Racionalidade Custo-Benefício: A indústria de defesa indiana oferece soluções tecnologicamente competitivas a custos acessíveis, condizentes com a realidade orçamental angolana.

Sinergias Bilaterais: O aprofundamento da cooperação poderá estender-se a sectores estratégicos como as tecnologias de informação, a educação técnica e a segurança energética.

Desafios e Riscos

Opacidade Contratual: A ausência de detalhes públicos sobre a execução da linha de crédito levanta preocupações sobre a transparência e os mecanismos de prestação de contas, especialmente num sector historicamente permeável à corrupção.

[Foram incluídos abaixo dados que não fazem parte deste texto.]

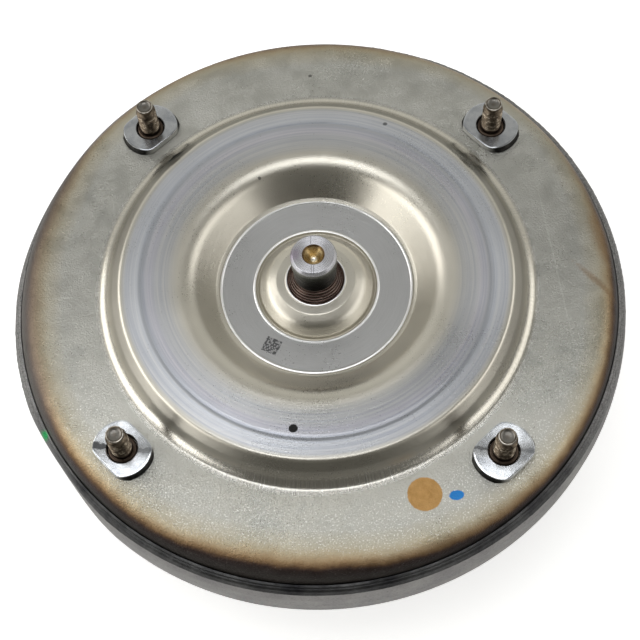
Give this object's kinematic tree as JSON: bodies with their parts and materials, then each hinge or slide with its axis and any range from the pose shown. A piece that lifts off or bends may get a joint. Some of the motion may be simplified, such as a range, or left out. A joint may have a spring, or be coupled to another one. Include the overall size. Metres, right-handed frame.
{
  "type": "torque converter",
  "caption": "Welded torque converter, engine side up, with a pilot nose, studs on flat-sided pads, and its turbine, stator, damper and lock-up piston inside.",
  "frame": {"origin": "on the axis, at the end face of the drive hub, where the part stands", "axes": "+Z along the axis towards the engine, out of the pilot nose; the studs lie at 45 degrees between X and Y"},
  "size_m": [0.3098, 0.3098, 0.1369],
  "materials": {
    "cover_steel": "bare pressed steel, satin, heat-tinted at the rim",
    "shell_steel": "bare pressed steel, darkened",
    "weld_steel": "as welded, dark scale",
    "nose_steel": "fine turned steel",
    "pad_zinc": "bright zinc plate",
    "stud_phosphate": "brown-black phosphate",
    "pressed_steel": "plain pressed steel",
    "hub_steel": "machined steel",
    "spring_steel": "oil-tempered spring steel",
    "friction_paper": "friction paper, dry",
    "seal_plastic": "filled seal plastic",
    "stator_alloy": "die-cast, matt",
    "bearing_steel": "hardened and ground"
  },
  "bodies": {
    "housing": {"front_cover": "cover_steel", "pilot_nose": "nose_steel", "stud_1": "stud_phosphate", "stud_2": "stud_phosphate", "stud_3": "stud_phosphate", "stud_4": "stud_phosphate", "stud_pad_1": "pad_zinc", "stud_pad_2": "pad_zinc", "stud_pad_3": "pad_zinc", "stud_pad_4": "pad_zinc", "closing_weld": "weld_steel", "impeller_shell": "shell_steel", "impeller_blades": "pressed_steel", "impeller_hub": "hub_steel", "hub_weld": "weld_steel", "cover_thrust_race": "bearing_steel"},
    "turbine": {"turbine_shell": "pressed_steel", "turbine_blades": "pressed_steel", "turbine_hub": "hub_steel", "driven_plate": "pressed_steel", "piston_seal": "seal_plastic", "hub_rivet_1": "hub_steel", "hub_rivet_2": "hub_steel", "hub_rivet_3": "hub_steel", "hub_rivet_4": "hub_steel"},
    "damper": {"damper_front_plate": "pressed_steel", "damper_rear_plate": "pressed_steel", "damper_rivet_1": "hub_steel", "damper_rivet_2": "hub_steel", "damper_rivet_3": "hub_steel", "damper_spring_1": "spring_steel", "damper_spring_2": "spring_steel", "damper_spring_3": "spring_steel", "damper_spring_4": "spring_steel", "damper_spring_5": "spring_steel", "damper_spring_6": "spring_steel"},
    "piston": {"lockup_piston": "pressed_steel", "friction_lining": "friction_paper"},
    "stator_carrier": {"stator_inner_race": "bearing_steel"},
    "stator": {"stator_wheel": "stator_alloy", "clutch_outer_race": "bearing_steel", "stator_front_plate": "bearing_steel", "stator_rear_plate": "bearing_steel", "clutch_roller_1": "bearing_steel", "clutch_roller_2": "bearing_steel", "clutch_roller_3": "bearing_steel", "clutch_roller_4": "bearing_steel", "clutch_roller_5": "bearing_steel", "clutch_roller_6": "bearing_steel", "clutch_spring_1": "spring_steel", "clutch_spring_2": "spring_steel", "clutch_spring_3": "spring_steel", "clutch_spring_4": "spring_steel", "clutch_spring_5": "spring_steel", "clutch_spring_6": "spring_steel"},
    "cover_bearing": {"cover_thrust_bearing": "bearing_steel"},
    "turbine_bearing": {"turbine_thrust_bearing": "bearing_steel"},
    "impeller_bearing": {"impeller_thrust_bearing": "bearing_steel"}
  },
  "joints": [
    {"name": "turbine_spin", "type": "hinge", "parent": "housing", "child": "turbine", "pos_m": [0, 0, 0.088], "axis": [0, 0, 1], "continuous": true},
    {"name": "damper_twist", "type": "hinge", "parent": "turbine", "child": "damper", "pos_m": [0, 0, 0.095], "axis": [0, 0, 1], "range_deg": [-8, 8], "stiffness_Nm_per_rad": 60, "deforming": ["damper_spring_1", "damper_spring_2", "damper_spring_3", "damper_spring_4", "damper_spring_5", "damper_spring_6"]},
    {"name": "lockup_apply", "type": "slide", "parent": "damper", "child": "piston", "axis": [0, 0, 1], "range_m": [0, 0.001]},
    {"name": "stator_carrier_spin", "type": "hinge", "parent": "housing", "child": "stator_carrier", "pos_m": [0, 0, 0.0585], "axis": [0, 0, 1], "continuous": true},
    {"name": "stator_overrun", "type": "hinge", "parent": "stator_carrier", "child": "stator", "pos_m": [0, 0, 0.0585], "axis": [0, 0, 1], "range_deg": [0, 360]},
    {"name": "cover_bearing_spin", "type": "hinge", "parent": "housing", "child": "cover_bearing", "pos_m": [0, 0, 0.104], "axis": [0, 0, 1], "continuous": true},
    {"name": "turbine_bearing_spin", "type": "hinge", "parent": "housing", "child": "turbine_bearing", "pos_m": [0, 0, 0.07], "axis": [0, 0, 1], "continuous": true},
    {"name": "impeller_bearing_spin", "type": "hinge", "parent": "housing", "child": "impeller_bearing", "pos_m": [0, 0, 0.048], "axis": [0, 0, 1], "continuous": true}
  ],
  "couplings": [
    {"joint": "cover_bearing_spin", "follows": "turbine_spin", "ratio": 0.5},
    {"joint": "turbine_bearing_spin", "follows": "turbine_spin", "ratio": 0.5},
    {"joint": "impeller_bearing_spin", "follows": "stator_carrier_spin", "ratio": 0.5}
  ]
}
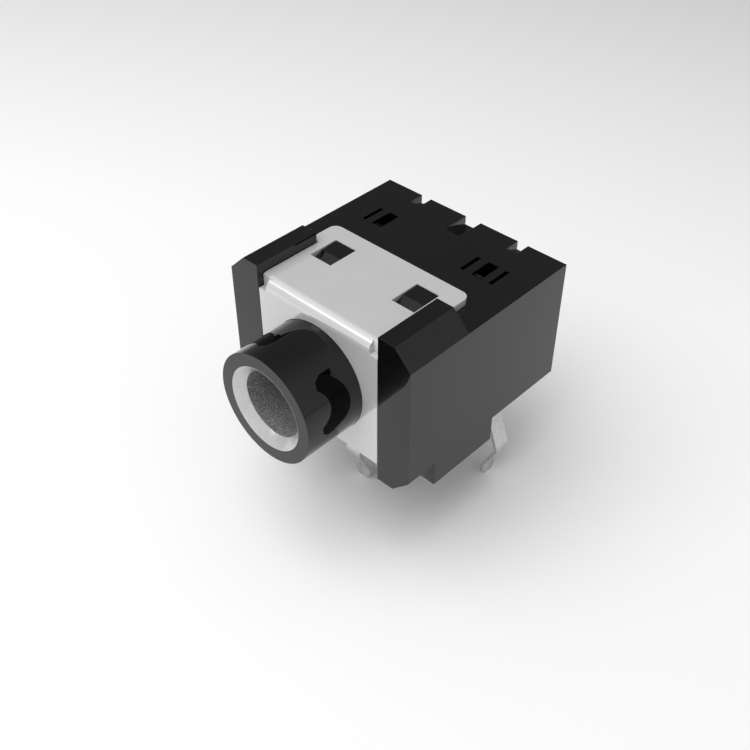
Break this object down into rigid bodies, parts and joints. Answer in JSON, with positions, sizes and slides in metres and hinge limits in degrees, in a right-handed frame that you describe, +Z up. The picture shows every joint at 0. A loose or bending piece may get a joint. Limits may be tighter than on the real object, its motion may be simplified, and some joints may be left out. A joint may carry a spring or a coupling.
{
  "type": "audio_jack_socket",
  "caption": "Board-mount audio jack socket, glossy black housing with a round metal-lined nose, folded metal shield over the front and top, kinked solder legs.",
  "frame": {"origin": "Bottom centre of the box: level with the tips of the solder legs, in the middle of the width and of the length from the nose's end to the back.", "axes": "+X to the right seen from behind the body, +Y into the body along the plug's path, +Z up off the board."},
  "size_m": [0.012, 0.0152, 0.014],
  "materials": {
    "black_moulding": "glossy moulded",
    "tinned_sheet": "bright tin plate",
    "plated_lining": "bright nickel plate",
    "silvered_contact": "satin plate"
  },
  "bodies": {
    "root": {"housing": "black_moulding", "shield": "tinned_sheet", "bushing": "plated_lining", "tip_spring": "silvered_contact", "ring_spring": "silvered_contact", "tip_switch": "silvered_contact", "sleeve_contact": "silvered_contact"}
  },
  "joints": []
}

Risco de Reacções Geopolíticas: A aproximação a Nova Deli pode ser interpretada por Pequim como um reposicionamento estratégico angolano, susceptível de gerar tensões ou reequacionamento das suas contrapartidas económicas.

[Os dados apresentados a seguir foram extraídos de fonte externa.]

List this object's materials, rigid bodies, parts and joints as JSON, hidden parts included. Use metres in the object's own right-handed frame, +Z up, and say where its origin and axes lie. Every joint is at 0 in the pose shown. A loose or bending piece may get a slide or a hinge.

Capacidade Técnica Limitada: A FAA carece, em certas áreas, de quadros técnicos adequados à absorção de novas tecnologias. Sem uma componente robusta de formação e manutenção, a eficácia do investimento poderá ser comprometida.

Sustentabilidade Fiscal: A natureza da linha de crédito, embora vantajosa em termos imediatos, requer garantias sobre os termos de reembolso e sua compatibilidade com os compromissos da dívida externa angolana.

Conclusão

A linha de crédito de 200 milhões de dólares concedida pela Índia não deve ser encarada meramente como um instrumento financeiro, mas como uma alavanca geoestratégica com potencial para reposicionar Angola na arquitectura de segurança regional. Este acordo insere-se numa lógica de multipolaridade pragmática, que privilegia a autonomia estratégica e a diversificação de parcerias. Contudo, o seu sucesso dependerá da capacidade do Executivo angolano em garantir uma gestão transparente, uma execução técnica eficaz e uma comunicação diplomática que assegure o equilíbrio nas suas relações com os principais actores internacionais. A cooperação com a Índia poderá, assim, transformar-se num pilar fundamental da afirmação de Angola como potência intermédia africana desde que conduzida com visão estratégica e rigor institucional.